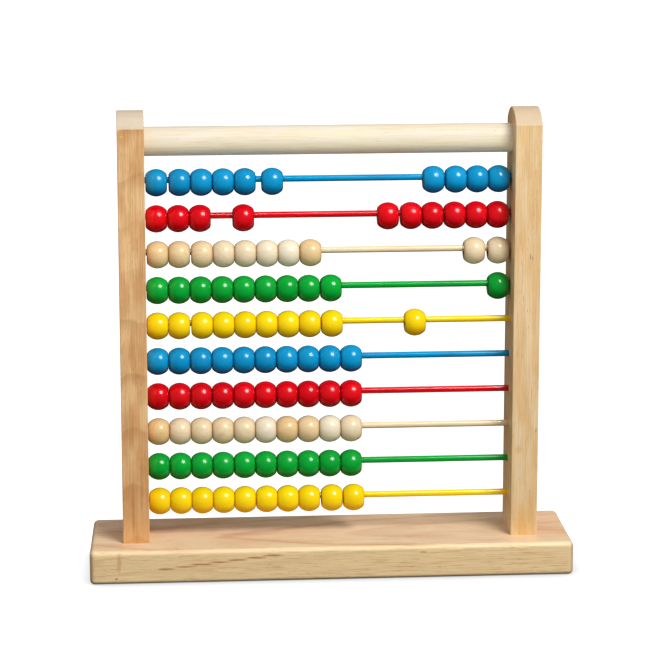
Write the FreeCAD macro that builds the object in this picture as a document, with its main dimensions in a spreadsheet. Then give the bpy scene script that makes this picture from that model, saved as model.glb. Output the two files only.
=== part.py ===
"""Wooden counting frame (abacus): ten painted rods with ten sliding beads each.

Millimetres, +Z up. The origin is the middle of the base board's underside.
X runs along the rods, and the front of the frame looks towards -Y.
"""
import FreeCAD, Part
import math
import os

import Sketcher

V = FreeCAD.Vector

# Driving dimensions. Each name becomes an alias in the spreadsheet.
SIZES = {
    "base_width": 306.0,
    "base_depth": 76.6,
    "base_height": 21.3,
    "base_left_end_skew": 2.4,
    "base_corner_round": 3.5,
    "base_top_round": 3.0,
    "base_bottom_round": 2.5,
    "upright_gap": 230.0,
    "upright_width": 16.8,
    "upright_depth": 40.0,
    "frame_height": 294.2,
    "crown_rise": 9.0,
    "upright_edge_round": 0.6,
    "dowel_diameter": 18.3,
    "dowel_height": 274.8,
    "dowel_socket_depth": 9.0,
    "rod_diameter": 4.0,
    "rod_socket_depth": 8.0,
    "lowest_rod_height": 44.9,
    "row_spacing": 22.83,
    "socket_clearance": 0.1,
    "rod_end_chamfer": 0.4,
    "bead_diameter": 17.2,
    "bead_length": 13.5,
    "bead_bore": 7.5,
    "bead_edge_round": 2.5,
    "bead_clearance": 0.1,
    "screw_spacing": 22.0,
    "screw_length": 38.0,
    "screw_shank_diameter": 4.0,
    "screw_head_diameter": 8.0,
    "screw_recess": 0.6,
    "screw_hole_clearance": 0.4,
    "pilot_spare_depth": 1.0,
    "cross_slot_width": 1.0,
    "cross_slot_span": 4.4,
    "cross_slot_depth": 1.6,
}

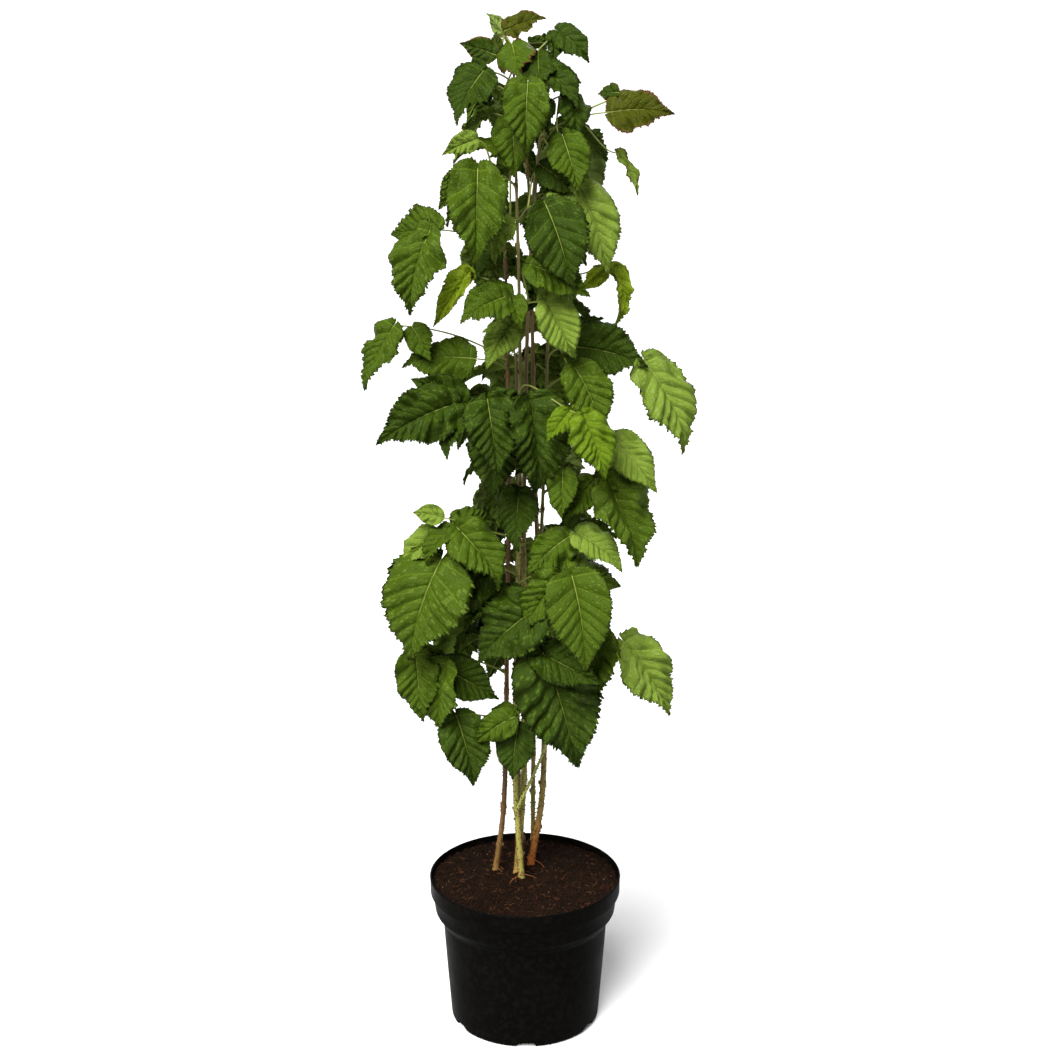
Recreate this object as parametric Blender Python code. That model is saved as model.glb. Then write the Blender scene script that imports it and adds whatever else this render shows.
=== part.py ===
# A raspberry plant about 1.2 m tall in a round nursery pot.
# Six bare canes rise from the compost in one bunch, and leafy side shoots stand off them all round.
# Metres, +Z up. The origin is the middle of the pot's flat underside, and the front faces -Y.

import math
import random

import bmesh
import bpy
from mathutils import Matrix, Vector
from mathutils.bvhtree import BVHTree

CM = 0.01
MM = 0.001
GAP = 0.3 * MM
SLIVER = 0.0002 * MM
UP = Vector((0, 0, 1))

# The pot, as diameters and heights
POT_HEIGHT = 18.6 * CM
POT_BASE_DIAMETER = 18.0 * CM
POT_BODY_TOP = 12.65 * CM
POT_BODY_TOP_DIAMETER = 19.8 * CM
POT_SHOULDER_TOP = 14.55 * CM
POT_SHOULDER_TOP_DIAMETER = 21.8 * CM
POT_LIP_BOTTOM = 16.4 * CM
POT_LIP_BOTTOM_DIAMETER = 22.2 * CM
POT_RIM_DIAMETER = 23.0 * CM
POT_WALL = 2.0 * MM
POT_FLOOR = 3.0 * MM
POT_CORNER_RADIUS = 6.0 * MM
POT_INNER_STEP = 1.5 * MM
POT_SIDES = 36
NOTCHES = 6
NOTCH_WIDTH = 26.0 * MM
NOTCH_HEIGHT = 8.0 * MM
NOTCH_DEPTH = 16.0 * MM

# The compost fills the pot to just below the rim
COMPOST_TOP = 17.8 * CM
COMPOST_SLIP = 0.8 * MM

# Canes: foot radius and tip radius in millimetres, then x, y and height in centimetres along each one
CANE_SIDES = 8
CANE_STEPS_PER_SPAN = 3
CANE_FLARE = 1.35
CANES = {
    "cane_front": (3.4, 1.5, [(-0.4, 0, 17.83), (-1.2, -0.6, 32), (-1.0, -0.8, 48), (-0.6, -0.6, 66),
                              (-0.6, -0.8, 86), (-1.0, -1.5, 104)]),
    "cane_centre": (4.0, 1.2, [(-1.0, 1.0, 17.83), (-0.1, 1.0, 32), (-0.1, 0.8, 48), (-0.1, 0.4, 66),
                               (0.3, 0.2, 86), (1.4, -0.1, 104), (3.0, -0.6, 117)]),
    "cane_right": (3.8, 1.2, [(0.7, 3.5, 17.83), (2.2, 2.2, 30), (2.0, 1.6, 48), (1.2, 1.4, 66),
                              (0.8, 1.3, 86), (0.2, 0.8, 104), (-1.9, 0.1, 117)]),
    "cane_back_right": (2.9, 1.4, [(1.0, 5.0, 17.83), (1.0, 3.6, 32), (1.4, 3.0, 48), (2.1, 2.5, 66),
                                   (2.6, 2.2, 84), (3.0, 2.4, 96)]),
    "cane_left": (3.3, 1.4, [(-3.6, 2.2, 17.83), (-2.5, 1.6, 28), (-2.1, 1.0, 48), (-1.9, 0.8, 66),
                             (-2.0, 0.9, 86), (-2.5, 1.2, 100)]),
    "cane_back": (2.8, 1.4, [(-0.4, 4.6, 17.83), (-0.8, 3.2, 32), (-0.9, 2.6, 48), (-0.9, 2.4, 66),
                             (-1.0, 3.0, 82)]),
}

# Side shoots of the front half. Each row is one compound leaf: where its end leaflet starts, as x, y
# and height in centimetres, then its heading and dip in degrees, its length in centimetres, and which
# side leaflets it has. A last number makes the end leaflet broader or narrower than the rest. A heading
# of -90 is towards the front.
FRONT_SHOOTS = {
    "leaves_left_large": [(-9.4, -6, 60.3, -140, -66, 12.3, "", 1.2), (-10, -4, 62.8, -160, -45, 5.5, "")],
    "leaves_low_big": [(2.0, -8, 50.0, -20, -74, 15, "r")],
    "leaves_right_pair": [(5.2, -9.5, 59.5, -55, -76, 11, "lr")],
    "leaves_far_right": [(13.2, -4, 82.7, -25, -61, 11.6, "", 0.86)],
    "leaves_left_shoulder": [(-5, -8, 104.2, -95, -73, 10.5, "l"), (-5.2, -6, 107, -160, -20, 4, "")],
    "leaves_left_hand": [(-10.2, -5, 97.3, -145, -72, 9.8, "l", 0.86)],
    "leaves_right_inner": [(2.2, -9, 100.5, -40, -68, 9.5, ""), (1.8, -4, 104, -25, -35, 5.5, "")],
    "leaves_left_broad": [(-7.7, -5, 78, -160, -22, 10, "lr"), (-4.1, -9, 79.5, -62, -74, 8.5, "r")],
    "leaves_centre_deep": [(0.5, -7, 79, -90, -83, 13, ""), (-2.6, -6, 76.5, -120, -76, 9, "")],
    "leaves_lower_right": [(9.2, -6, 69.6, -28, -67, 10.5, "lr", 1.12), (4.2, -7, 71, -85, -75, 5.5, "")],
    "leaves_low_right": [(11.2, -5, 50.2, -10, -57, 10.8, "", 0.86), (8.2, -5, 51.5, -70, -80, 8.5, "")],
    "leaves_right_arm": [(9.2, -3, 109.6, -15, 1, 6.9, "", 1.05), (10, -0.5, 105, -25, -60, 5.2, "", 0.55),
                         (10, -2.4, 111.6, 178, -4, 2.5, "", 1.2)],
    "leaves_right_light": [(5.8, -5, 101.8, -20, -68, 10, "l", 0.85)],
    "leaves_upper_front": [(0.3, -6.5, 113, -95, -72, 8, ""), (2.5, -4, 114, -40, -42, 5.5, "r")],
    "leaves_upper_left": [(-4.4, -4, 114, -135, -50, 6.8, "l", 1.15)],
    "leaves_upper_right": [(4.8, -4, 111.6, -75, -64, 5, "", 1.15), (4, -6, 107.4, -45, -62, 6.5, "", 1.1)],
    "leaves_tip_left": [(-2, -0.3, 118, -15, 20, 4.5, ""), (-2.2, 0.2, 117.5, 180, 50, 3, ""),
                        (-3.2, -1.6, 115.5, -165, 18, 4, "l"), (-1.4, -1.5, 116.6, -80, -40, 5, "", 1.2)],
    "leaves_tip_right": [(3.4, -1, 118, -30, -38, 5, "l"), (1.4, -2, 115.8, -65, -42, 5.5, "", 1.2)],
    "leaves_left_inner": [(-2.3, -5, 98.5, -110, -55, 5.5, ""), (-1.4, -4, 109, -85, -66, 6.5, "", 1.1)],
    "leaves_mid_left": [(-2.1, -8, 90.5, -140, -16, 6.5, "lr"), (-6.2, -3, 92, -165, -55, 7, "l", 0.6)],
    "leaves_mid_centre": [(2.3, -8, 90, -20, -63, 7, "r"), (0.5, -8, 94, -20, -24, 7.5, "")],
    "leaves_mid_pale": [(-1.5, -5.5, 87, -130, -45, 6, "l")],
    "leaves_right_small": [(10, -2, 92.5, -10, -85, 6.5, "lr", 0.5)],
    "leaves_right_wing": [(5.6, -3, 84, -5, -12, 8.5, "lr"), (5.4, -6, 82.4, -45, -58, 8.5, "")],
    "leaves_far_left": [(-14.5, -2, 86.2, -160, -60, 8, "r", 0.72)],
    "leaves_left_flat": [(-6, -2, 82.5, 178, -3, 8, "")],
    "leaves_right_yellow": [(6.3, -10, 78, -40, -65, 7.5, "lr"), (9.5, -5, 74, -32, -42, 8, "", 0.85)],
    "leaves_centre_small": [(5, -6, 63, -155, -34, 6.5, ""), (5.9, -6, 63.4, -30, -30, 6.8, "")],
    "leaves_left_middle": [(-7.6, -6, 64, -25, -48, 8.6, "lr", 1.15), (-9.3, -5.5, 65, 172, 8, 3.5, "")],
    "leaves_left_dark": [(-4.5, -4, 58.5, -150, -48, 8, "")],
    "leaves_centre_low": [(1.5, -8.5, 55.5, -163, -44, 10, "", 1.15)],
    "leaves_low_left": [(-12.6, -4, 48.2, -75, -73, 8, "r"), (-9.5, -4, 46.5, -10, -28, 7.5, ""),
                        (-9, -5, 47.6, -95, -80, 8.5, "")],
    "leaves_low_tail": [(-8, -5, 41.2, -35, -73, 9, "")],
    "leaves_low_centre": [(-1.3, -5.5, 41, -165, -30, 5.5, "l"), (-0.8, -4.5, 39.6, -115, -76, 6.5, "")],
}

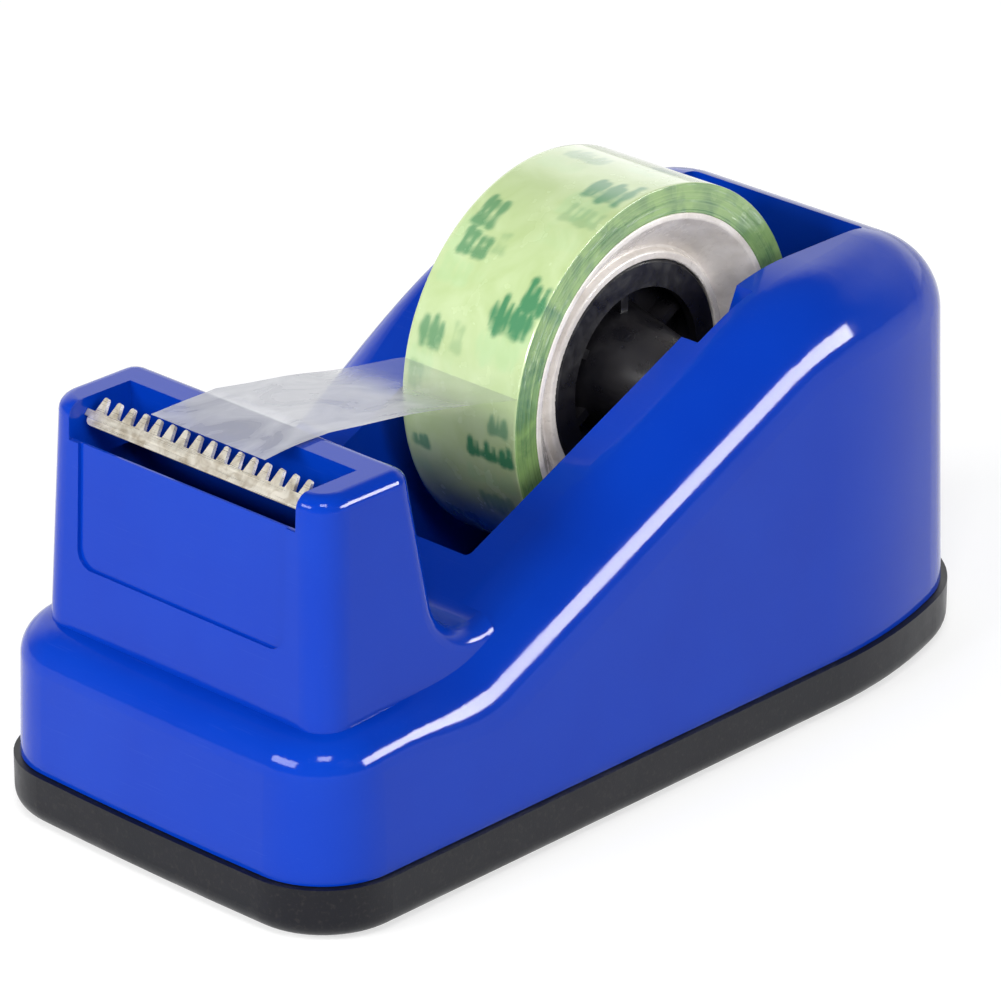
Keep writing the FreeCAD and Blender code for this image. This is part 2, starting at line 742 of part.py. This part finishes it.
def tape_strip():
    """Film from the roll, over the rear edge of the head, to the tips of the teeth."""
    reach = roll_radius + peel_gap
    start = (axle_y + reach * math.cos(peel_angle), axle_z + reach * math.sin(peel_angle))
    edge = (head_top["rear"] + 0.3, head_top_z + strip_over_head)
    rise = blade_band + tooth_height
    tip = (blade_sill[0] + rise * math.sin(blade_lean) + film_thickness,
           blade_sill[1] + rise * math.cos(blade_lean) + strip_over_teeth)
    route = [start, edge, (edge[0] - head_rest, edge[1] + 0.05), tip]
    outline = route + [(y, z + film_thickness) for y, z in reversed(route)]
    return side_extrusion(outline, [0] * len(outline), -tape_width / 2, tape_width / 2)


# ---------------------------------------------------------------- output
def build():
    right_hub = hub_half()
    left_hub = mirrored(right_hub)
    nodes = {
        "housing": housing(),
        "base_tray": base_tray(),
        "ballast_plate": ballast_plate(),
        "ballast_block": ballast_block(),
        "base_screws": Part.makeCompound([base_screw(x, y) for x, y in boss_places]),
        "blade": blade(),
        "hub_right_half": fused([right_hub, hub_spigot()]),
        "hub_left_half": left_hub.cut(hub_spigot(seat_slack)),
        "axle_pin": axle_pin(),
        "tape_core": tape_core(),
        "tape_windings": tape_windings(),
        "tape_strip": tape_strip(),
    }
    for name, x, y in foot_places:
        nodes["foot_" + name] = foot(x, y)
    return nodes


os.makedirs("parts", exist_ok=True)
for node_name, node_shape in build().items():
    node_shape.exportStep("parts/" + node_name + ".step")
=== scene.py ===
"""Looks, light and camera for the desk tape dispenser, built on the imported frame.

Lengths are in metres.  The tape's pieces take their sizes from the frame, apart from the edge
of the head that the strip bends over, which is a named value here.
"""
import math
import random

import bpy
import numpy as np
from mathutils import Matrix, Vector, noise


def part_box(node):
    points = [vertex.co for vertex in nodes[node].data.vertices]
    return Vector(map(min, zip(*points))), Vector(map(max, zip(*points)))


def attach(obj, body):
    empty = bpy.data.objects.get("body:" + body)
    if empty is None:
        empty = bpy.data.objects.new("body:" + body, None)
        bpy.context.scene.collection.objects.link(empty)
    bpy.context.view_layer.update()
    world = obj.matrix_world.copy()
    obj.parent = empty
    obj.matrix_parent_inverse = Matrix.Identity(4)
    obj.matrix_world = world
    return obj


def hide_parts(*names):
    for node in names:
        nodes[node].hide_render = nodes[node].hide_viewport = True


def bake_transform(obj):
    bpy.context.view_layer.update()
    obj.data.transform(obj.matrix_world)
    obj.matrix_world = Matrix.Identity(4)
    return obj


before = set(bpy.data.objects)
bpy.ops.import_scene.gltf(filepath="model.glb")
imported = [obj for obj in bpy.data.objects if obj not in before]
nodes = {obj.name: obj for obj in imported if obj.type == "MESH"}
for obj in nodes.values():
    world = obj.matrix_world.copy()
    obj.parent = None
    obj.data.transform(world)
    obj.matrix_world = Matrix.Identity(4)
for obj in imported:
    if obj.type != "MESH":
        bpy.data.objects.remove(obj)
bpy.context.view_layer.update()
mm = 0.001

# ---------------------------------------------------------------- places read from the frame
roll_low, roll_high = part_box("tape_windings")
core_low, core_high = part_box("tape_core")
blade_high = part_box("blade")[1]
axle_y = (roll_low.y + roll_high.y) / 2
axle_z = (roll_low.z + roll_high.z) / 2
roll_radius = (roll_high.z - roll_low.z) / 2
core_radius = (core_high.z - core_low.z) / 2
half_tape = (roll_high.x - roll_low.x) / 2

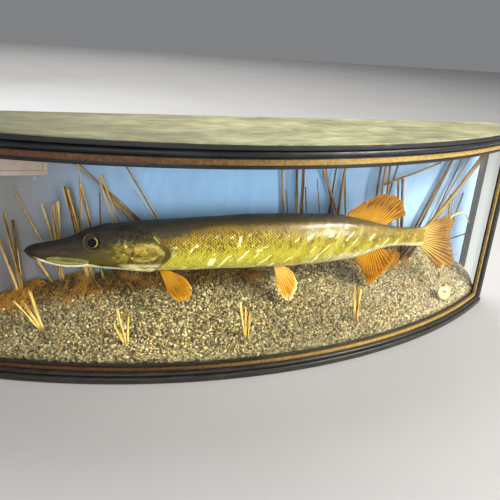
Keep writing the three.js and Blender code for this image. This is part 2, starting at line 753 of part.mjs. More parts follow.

⁂

### What to produce
Output exactly the lines of the material above from the one containing "for node_name, node_shape" up to and including the one containing "before = set(bpy.data.objects)".

### Solution to the problem
for node_name, node_shape in build().items():
    node_shape.exportStep("parts/" + node_name + ".step")
=== scene.py ===
"""Looks, light and camera for the desk tape dispenser, built on the imported frame.

Lengths are in metres.  The tape's pieces take their sizes from the frame, apart from the edge
of the head that the strip bends over, which is a named value here.
"""
import math
import random

import bpy
import numpy as np
from mathutils import Matrix, Vector, noise


def part_box(node):
    points = [vertex.co for vertex in nodes[node].data.vertices]
    return Vector(map(min, zip(*points))), Vector(map(max, zip(*points)))


def attach(obj, body):
    empty = bpy.data.objects.get("body:" + body)
    if empty is None:
        empty = bpy.data.objects.new("body:" + body, None)
        bpy.context.scene.collection.objects.link(empty)
    bpy.context.view_layer.update()
    world = obj.matrix_world.copy()
    obj.parent = empty
    obj.matrix_parent_inverse = Matrix.Identity(4)
    obj.matrix_world = world
    return obj


def hide_parts(*names):
    for node in names:
        nodes[node].hide_render = nodes[node].hide_viewport = True


def bake_transform(obj):
    bpy.context.view_layer.update()
    obj.data.transform(obj.matrix_world)
    obj.matrix_world = Matrix.Identity(4)
    return obj


before = set(bpy.data.objects)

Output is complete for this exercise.